Tetragon wins as the primary backend because: native Kubernetes awareness, kprobes on arbitrary kernel functions, enforcement actions (Sigkill / Override / Signal / NotifyEnforcer) cover required semantics, in-kernel filtering avoids userspace context switches, preserving Hangar's <5 ms p99 latency budget, installs standalone (does not require Cilium CNI), Apache 2.0, CNCF Incubating (Cilium sub-project), production-grade since v1.x.

Phasing

v1.0

• Backend: NetworkPolicy (L3/L4 egress) + tool registry + event sourcing.
• Coverage: cluster-internal services, IMDS, lateral pod-to-pod, corporate-network egress.
• Known gaps (documented, not hidden): in-pod loopback, no process attribution.
• Pitch posture: "Defense-in-depth today, deeper kernel integration on the roadmap. The gap is documented, not papered over."

v1.5

• Backend: Tetragon added behind a feature flag (policy_engines: [networkpolicy, tetragon]).
• Translator: MCP DSL -> TracingPolicy CRDs (kprobes on tcp_connect, sk_alloc, execve, openat).
• Capability gain: loopback enforcement, process attribution in audit events.
• Validation gate: Talos+k3s green + at least one design partner running it in production.

v2.0

• Tetragon backend GA, feature parity with NetworkPolicy (or surpassing it).
• Forensic-grade audit: complete provenance chain PID -> cgroup -> container -> pod -> workspace -> user -> workflow run ID.
• BSL 1.1 Enterprise gating: Tetragon backend and forensic chain in Enterprise tier; OSS Agent stays on NetworkPolicy + tool registry.
• MCP DSL: unified expressiveness -- protocol-level (workspace, tool, server) and process-level (binary, capability, syscall) constraints in a single policy.

v2.5+

• KubeArmor backend for the LSM-first audience (defense, government, regulated).
• Falco backend in detect-only mode for organizations that already run Falco and want to avoid a second agent.
• Cross-cluster federation -- separate workstream, not a gating concern for this ADR.

Consequences

Positive

• Backend-agnostic DSL prevents lock-in to any single enforcement engine.
• Tetragon closes loopback and process attribution gaps without custom eBPF maintenance burden.
• Phased rollout avoids delaying the v1.0 launch.
• Apache 2.0 licensing and CNCF Graduated status reduce governance risk.
• In-kernel filtering preserves <5 ms p99 latency budget.
• MCP-semantic differentiation (workspace, user, tool, server, workflow run) is defensible against competitors who replicate the same kernel hooks.

Negative

• Dependency on Tetragon being installed in the customer cluster.

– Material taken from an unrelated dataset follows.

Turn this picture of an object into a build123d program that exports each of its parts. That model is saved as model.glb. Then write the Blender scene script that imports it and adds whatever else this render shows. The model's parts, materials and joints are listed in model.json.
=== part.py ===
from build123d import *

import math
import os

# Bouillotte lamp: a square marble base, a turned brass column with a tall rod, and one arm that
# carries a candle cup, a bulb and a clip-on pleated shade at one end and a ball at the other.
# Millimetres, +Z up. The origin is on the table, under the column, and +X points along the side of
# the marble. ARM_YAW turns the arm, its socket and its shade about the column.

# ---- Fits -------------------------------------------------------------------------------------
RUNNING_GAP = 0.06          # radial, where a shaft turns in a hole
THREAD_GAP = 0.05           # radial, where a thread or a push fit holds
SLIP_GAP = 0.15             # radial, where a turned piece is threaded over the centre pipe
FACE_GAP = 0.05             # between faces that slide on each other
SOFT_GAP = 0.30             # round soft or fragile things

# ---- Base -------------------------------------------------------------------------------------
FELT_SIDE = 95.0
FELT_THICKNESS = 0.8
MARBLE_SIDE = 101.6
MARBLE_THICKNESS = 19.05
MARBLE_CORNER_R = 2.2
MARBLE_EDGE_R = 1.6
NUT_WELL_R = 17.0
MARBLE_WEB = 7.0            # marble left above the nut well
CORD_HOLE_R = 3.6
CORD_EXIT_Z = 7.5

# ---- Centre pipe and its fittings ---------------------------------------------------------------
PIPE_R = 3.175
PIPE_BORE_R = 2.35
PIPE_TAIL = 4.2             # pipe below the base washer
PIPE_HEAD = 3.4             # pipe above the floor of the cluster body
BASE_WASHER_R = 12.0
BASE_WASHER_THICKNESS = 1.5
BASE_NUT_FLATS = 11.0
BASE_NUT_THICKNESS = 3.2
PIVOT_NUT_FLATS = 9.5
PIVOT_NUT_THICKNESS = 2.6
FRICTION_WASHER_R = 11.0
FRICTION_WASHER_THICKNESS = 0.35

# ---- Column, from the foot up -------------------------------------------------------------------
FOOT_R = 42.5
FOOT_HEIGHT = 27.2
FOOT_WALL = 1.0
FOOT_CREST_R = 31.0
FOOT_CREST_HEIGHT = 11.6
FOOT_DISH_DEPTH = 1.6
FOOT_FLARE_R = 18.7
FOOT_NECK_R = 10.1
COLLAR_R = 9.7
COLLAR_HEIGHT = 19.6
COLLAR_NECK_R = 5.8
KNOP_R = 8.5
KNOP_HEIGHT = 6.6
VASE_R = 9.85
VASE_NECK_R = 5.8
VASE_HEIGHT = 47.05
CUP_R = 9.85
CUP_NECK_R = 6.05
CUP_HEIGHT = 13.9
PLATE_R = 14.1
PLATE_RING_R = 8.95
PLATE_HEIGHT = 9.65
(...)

Mitigation: Helm sub-chart that installs it for them, plus bring-your-own-Tetragon mode with detect-and-warn. Not a blocker -- most Kubernetes-native enterprises already run some runtime security layer.
• Cisco / Isovalent governance risk. Apache 2.0 protects against the worst case. Backend-agnostic DSL prevents lock-in. If Tetragon stalls, we refactor to KubeArmor in roughly six months.
• Differentiation must live above the kernel. A competitor can build the same translator on Tetragon. Defensible position: MCP semantics, ecosystem fluency, threat model -- not kernel access. Anyone can write BPF, and customer security teams know it.

Alternatives Considered

1. Custom eBPF agent

• Rejected: Order-of-magnitude more engineering, BPF verifier constraints, kernel compat matrix, CAP_BPF in our agent as additional attack surface, no defensible moat at the kernel layer. Returns to consideration only if Tetragon-grade primitives become a blocker (today they are not).

2. OPA Gatekeeper / Kyverno as runtime backend

• Rejected: Admission-time only. May coexist for admission concerns but cannot replace Tetragon for runtime.

3. Pure userspace proxy

• Rejected: Wrapper-tax problem (known issue with Composio, Cloudflare AI Gateway), defeated by L3/L4 enforcement already at v1.0, adds latency in the hot path.

References

• ADR-005 -- SEP-1763 Interceptors operate at L7/MCP protocol level (JSON-RPC validators/mutators); Tetragon operates at L3/L4 + syscall level. No functional overlap -- complementary layers.
• CVE-2026-44284 (FastGPT SSRF) -- motivating gap analysis.